Otherwise, Casey was mostly cheered for taking on Trump on a variety of issues, including a call for a special prosecutor and other steps to aggressively probe the new administration's ties to Russia. Said Casey: "I would hope the president would be as tough on Vladimir Putin as he is on some Americans."

Nonetheless, the event was also loaded with warning signs for Democrats hoping to claw their way back after years of losing clout in Washington and Harrisburg. For one thing, the turnout was overwhelmingly white, and heavily suburban, at an urban venue surrounding by a sea of minority communities that are supposed to be critical to the party's future. There was a pointed lack of questions about issues like immigration or criminal justice.

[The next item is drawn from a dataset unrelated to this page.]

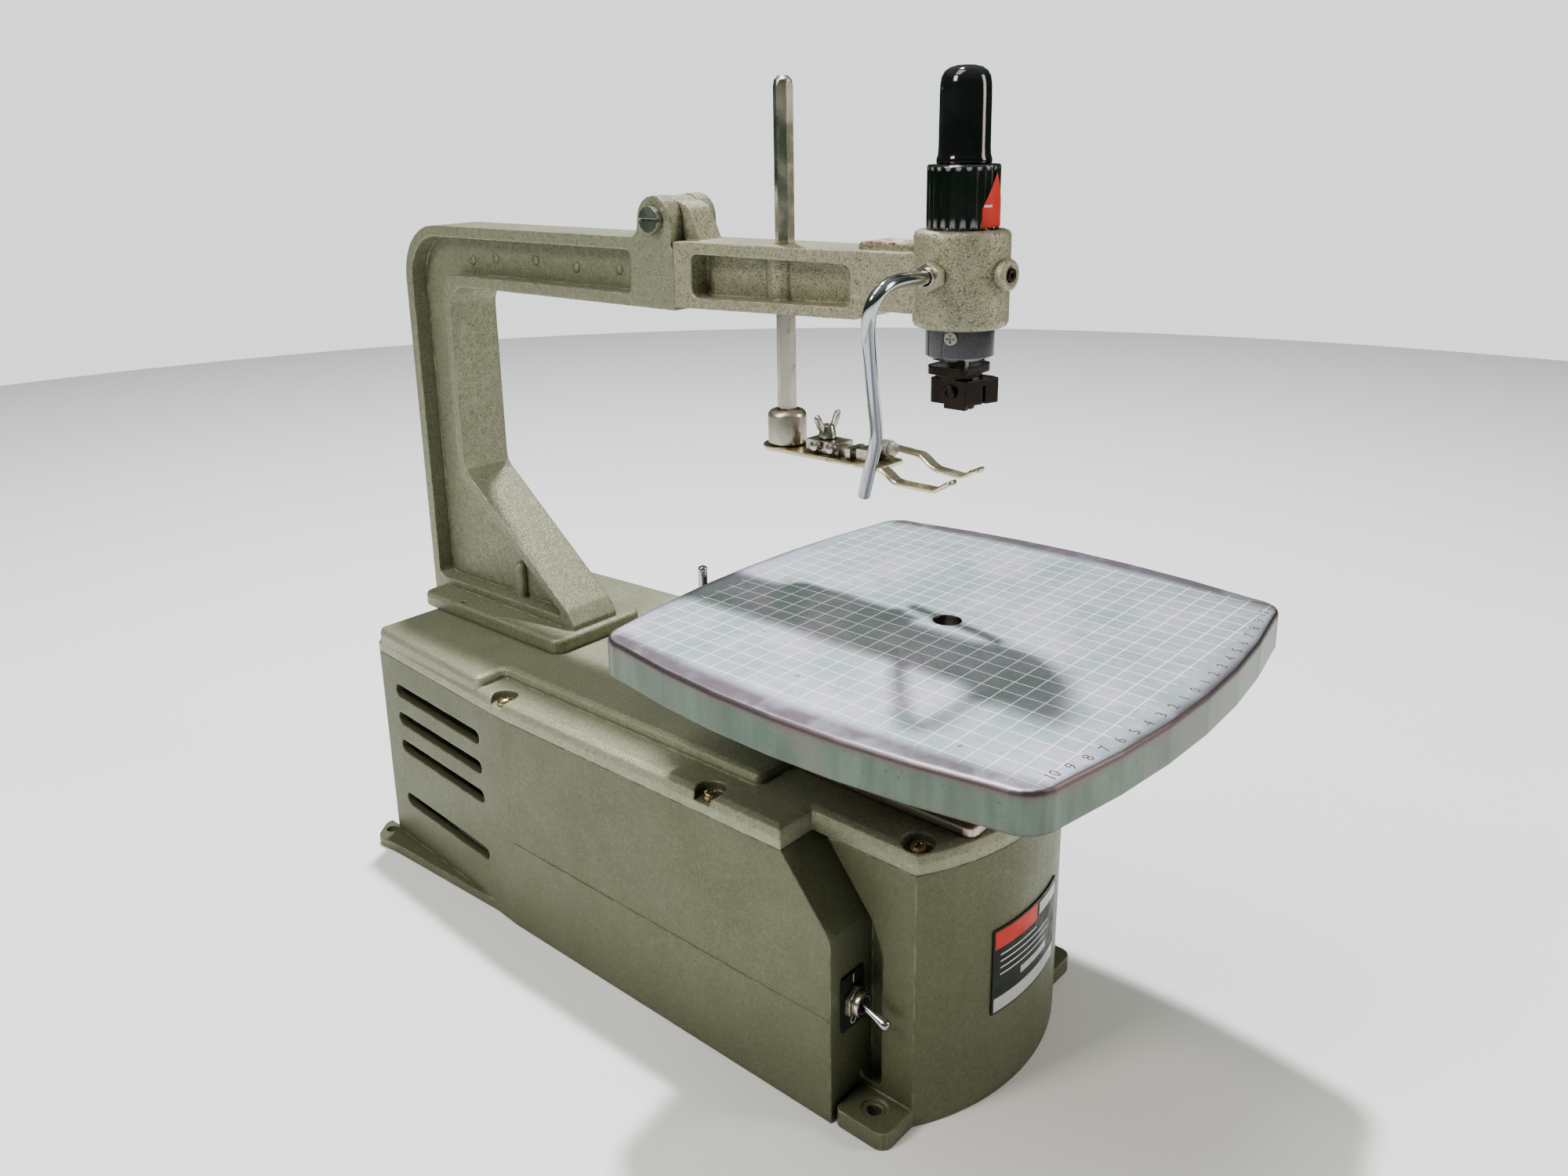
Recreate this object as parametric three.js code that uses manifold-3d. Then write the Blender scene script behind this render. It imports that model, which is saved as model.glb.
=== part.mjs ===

What's more, Casey was pressed by several liberal attendees on the failings of the Democratic Party's strategy, or lack of one -- "We lost to a bigoted orange orangutan!" one huffed -- and didn't have a great answer. No one does, yet.

Still, it's hard not to believe that Casey's alliance with the Trump resistance has strengthened his hand going into 2018; one possible rival, U.S. Rep. Pat Meehan, has already begged off the race. Looking further on down the road, there's even the fleeting thought that with Pennsylvania and particularly Casey's native Scranton so critical for 2020, the Democrats might eye him for the ticket -- kind of a Tim Kaine with less dramatic eyebrows.

But on this day in 2017, no one was thinking beyond the role that Casey's played in the tension-filled first 100 days of the Trump presidency. "I think he's kind stepping up to the plate when we need somebody to be a hero," Janice MacKenzie of Sellersville, a 70-year-old member of a Trump resistance group told me, standing outside the museum in a bone-piercing wind.

For activists like her, the senator who once wasn't there suddenly seems as comfortable as the old blue jeans he was wearing on a Sunday afternoon.